▶ [ENTRIES SUPPLIED]
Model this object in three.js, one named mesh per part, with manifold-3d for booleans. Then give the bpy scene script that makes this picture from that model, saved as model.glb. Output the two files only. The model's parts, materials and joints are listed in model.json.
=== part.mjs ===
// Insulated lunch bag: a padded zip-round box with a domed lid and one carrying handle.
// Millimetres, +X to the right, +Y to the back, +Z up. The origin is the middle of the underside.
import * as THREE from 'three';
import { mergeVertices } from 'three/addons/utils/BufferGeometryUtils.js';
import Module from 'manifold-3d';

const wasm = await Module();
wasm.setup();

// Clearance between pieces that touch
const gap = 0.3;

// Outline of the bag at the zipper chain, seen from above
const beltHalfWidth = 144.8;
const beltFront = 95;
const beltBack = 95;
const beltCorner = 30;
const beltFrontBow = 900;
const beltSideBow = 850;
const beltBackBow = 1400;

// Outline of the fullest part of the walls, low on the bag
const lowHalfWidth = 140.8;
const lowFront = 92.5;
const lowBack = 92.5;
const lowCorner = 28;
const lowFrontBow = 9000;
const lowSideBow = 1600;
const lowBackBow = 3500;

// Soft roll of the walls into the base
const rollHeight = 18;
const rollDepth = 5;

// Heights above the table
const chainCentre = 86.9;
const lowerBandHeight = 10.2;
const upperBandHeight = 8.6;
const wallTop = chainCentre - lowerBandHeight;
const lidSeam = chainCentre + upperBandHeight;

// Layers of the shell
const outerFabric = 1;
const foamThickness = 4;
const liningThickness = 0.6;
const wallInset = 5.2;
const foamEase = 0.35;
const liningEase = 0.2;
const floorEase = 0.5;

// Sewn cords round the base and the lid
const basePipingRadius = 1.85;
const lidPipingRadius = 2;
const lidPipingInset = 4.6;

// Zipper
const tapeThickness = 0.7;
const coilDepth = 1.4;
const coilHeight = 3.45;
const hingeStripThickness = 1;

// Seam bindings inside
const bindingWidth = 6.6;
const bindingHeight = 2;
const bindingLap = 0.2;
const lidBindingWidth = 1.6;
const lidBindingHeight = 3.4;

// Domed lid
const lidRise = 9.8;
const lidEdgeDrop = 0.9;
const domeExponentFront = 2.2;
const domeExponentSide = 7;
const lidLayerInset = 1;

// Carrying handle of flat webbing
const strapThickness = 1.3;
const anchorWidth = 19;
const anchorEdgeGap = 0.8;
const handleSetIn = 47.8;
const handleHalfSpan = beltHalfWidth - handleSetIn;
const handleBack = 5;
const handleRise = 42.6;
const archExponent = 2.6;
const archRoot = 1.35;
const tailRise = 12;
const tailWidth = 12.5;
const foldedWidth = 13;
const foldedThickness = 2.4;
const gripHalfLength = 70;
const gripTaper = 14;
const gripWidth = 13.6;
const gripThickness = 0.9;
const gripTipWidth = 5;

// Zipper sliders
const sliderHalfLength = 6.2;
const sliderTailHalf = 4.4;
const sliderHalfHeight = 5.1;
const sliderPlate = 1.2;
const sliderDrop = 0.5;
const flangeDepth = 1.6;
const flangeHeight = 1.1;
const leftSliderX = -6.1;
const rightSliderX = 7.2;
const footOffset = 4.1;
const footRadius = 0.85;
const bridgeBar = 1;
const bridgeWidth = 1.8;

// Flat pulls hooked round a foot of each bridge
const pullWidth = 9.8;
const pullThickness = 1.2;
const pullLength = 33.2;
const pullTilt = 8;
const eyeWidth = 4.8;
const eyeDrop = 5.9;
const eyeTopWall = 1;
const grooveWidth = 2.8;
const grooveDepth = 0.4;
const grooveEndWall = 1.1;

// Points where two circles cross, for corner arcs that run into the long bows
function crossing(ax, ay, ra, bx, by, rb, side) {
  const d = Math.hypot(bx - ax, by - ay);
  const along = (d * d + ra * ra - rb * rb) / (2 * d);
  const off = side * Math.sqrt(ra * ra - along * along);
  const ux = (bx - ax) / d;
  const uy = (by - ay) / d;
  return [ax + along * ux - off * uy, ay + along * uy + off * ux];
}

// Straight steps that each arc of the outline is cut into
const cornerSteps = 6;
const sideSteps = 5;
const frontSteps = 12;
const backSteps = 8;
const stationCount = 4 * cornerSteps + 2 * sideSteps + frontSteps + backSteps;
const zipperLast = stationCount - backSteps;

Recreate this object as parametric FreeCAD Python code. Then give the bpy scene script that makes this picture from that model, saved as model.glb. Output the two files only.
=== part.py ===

▶ [WHAT THE TASK REQUIRES]
Set down the entries verbatim, leaving none out.

▶ [FINAL ANSWER]
Model this object in three.js, one named mesh per part, with manifold-3d for booleans. Then give the bpy scene script that makes this picture from that model, saved as model.glb. Output the two files only. The model's parts, materials and joints are listed in model.json.
=== part.mjs ===
// Insulated lunch bag: a padded zip-round box with a domed lid and one carrying handle.
// Millimetres, +X to the right, +Y to the back, +Z up. The origin is the middle of the underside.
import * as THREE from 'three';
import { mergeVertices } from 'three/addons/utils/BufferGeometryUtils.js';
import Module from 'manifold-3d';

const wasm = await Module();
wasm.setup();

// Clearance between pieces that touch
const gap = 0.3;

// Outline of the bag at the zipper chain, seen from above
const beltHalfWidth = 144.8;
const beltFront = 95;
const beltBack = 95;
const beltCorner = 30;
const beltFrontBow = 900;
const beltSideBow = 850;
const beltBackBow = 1400;

// Outline of the fullest part of the walls, low on the bag
const lowHalfWidth = 140.8;
const lowFront = 92.5;
const lowBack = 92.5;
const lowCorner = 28;
const lowFrontBow = 9000;
const lowSideBow = 1600;
const lowBackBow = 3500;

// Soft roll of the walls into the base
const rollHeight = 18;
const rollDepth = 5;

// Heights above the table
const chainCentre = 86.9;
const lowerBandHeight = 10.2;
const upperBandHeight = 8.6;
const wallTop = chainCentre - lowerBandHeight;
const lidSeam = chainCentre + upperBandHeight;

// Layers of the shell
const outerFabric = 1;
const foamThickness = 4;
const liningThickness = 0.6;
const wallInset = 5.2;
const foamEase = 0.35;
const liningEase = 0.2;
const floorEase = 0.5;

// Sewn cords round the base and the lid
const basePipingRadius = 1.85;
const lidPipingRadius = 2;
const lidPipingInset = 4.6;

// Zipper
const tapeThickness = 0.7;
const coilDepth = 1.4;
const coilHeight = 3.45;
const hingeStripThickness = 1;

// Seam bindings inside
const bindingWidth = 6.6;
const bindingHeight = 2;
const bindingLap = 0.2;
const lidBindingWidth = 1.6;
const lidBindingHeight = 3.4;

// Domed lid
const lidRise = 9.8;
const lidEdgeDrop = 0.9;
const domeExponentFront = 2.2;
const domeExponentSide = 7;
const lidLayerInset = 1;

// Carrying handle of flat webbing
const strapThickness = 1.3;
const anchorWidth = 19;
const anchorEdgeGap = 0.8;
const handleSetIn = 47.8;
const handleHalfSpan = beltHalfWidth - handleSetIn;
const handleBack = 5;
const handleRise = 42.6;
const archExponent = 2.6;
const archRoot = 1.35;
const tailRise = 12;
const tailWidth = 12.5;
const foldedWidth = 13;
const foldedThickness = 2.4;
const gripHalfLength = 70;
const gripTaper = 14;
const gripWidth = 13.6;
const gripThickness = 0.9;
const gripTipWidth = 5;

// Zipper sliders
const sliderHalfLength = 6.2;
const sliderTailHalf = 4.4;
const sliderHalfHeight = 5.1;
const sliderPlate = 1.2;
const sliderDrop = 0.5;
const flangeDepth = 1.6;
const flangeHeight = 1.1;
const leftSliderX = -6.1;
const rightSliderX = 7.2;
const footOffset = 4.1;
const footRadius = 0.85;
const bridgeBar = 1;
const bridgeWidth = 1.8;

// Flat pulls hooked round a foot of each bridge
const pullWidth = 9.8;
const pullThickness = 1.2;
const pullLength = 33.2;
const pullTilt = 8;
const eyeWidth = 4.8;
const eyeDrop = 5.9;
const eyeTopWall = 1;
const grooveWidth = 2.8;
const grooveDepth = 0.4;
const grooveEndWall = 1.1;

// Points where two circles cross, for corner arcs that run into the long bows
function crossing(ax, ay, ra, bx, by, rb, side) {
  const d = Math.hypot(bx - ax, by - ay);
  const along = (d * d + ra * ra - rb * rb) / (2 * d);
  const off = side * Math.sqrt(ra * ra - along * along);
  const ux = (bx - ax) / d;
  const uy = (by - ay) / d;
  return [ax + along * ux - off * uy, ay + along * uy + off * ux];
}

// Straight steps that each arc of the outline is cut into
const cornerSteps = 6;
const sideSteps = 5;
const frontSteps = 12;
const backSteps = 8;
const stationCount = 4 * cornerSteps + 2 * sideSteps + frontSteps + backSteps;
const zipperLast = stationCount - backSteps;

Recreate this object as parametric FreeCAD Python code. Then give the bpy scene script that makes this picture from that model, saved as model.glb. Output the two files only.
=== part.py ===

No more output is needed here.